Viewed in any of these postures, the allegations of the defendant assert an oral executory agreement which either violates the no oral change provision in the agreement or violates section 15-301 of the General Obligations Law because it constitutes a modification of the contract. To hold, as the majority does, defeats both the intent of the parties and that of the Legislature. But even if the majority’s interpretation is to be totally adopted, the facts presented by the defendant clearly indicate that he was notified of the bank’s withdrawal of any and all previous waivers. The majority’s interpretation means that, in the future, no lending institution, however carefully and precisely it may word its mortgage documents, will be able to protect itself against claims that one of its sympathetic officers has orally waived its right to foreclose the mortgage, no matter how specious the claim may be.
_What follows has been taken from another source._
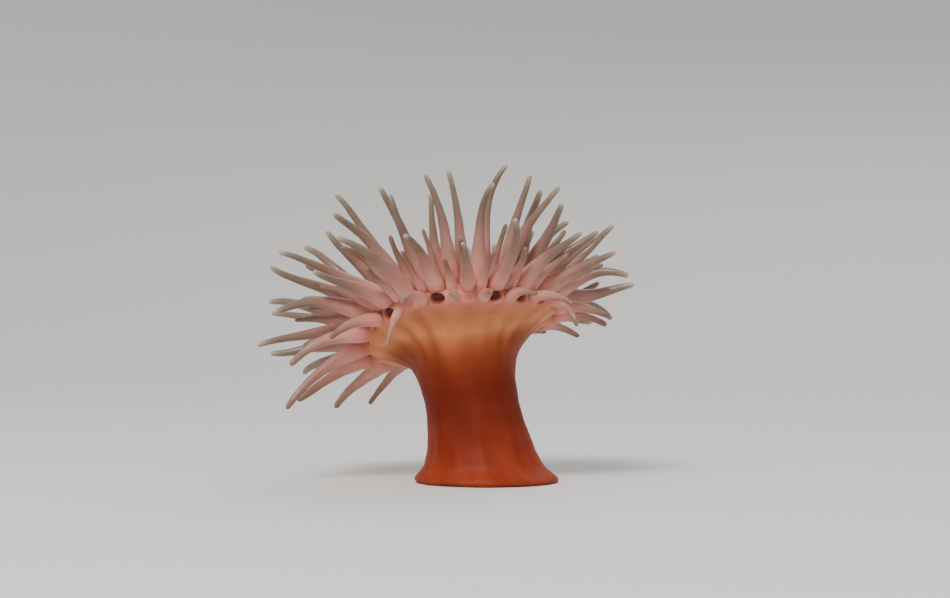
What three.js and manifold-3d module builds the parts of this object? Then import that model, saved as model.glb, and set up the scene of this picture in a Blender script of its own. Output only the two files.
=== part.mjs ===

I believe today’s holding will have a profound effect in the sphere of commercial and contractual transactions and will, I trust, invoke immediate legislative reply.
Chief Judge Cooke and Judges Gabrielli, Wachtler and Fuchsberg concur with Judge Meyer; Judge Jasen dissents and votes to affirm in a separate opinion in which Judge Jones concurs.
Judgment appealed from and order of the Appellate Division brought up for review reversed, with costs, and the order of Supreme Court, Westchester County, dated October 31, 1979, reinstated.